Si kawan : Ya, begitulah. Mereka setipe. Masih menggunakan cara lama.

Aku : Aku jadi merasa salah tempat.

Si kawan : Mereka melihat kamu yang diam dan terlihat polos gitu dikiranya nggak tahu apa-apa.

Aku : Ya, makanya. Harusnya, kalo orang yang ngerti nih, ya, harusnya mikir gini, “Nih anak pernah merantau, pernah kuliah di kampus anu, sudah ke anu, pasti sudah bertemu dengan beragam karakter manusia, pasti sudah punya pengalaman, pasti banyak tahunya”.

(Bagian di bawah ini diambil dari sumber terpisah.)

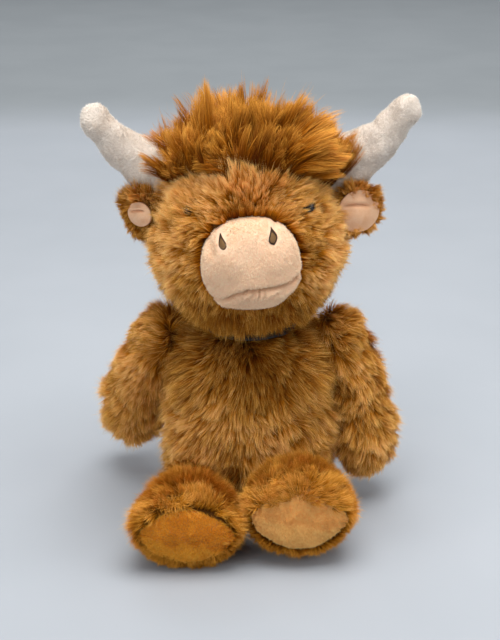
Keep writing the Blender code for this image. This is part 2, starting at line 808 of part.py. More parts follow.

Si kawan : Justru mereka yang harusnya banyak nanya ke kamu, gali pengalaman kamu. Bukan malah menceramahi kamu seolah kamu nggak ngerti apa-apa.

Aku : Jadinya diketawain, deh. Tiap kali ngomong, yang keluar nggak berbobot sama sekali. Ketahuan deh bodohnya.

Si kawan : Masalahnya, mereka nggak introspeksi diri. Nggak mau ngaca. Seolah paling tahu segalanya. Orang lain dianggap rendah dan nggak tahu apa-apa.


Pembicaraan kami masih berlanjut hingga hampir 5 jam lamanya.

Pagi pun menjelang. Gelap perlahan berganti terang. Kami pun saling pamit untuk istirahat sejenak sebelum berlanjut ke aktivitas-aktivitas berikutnya.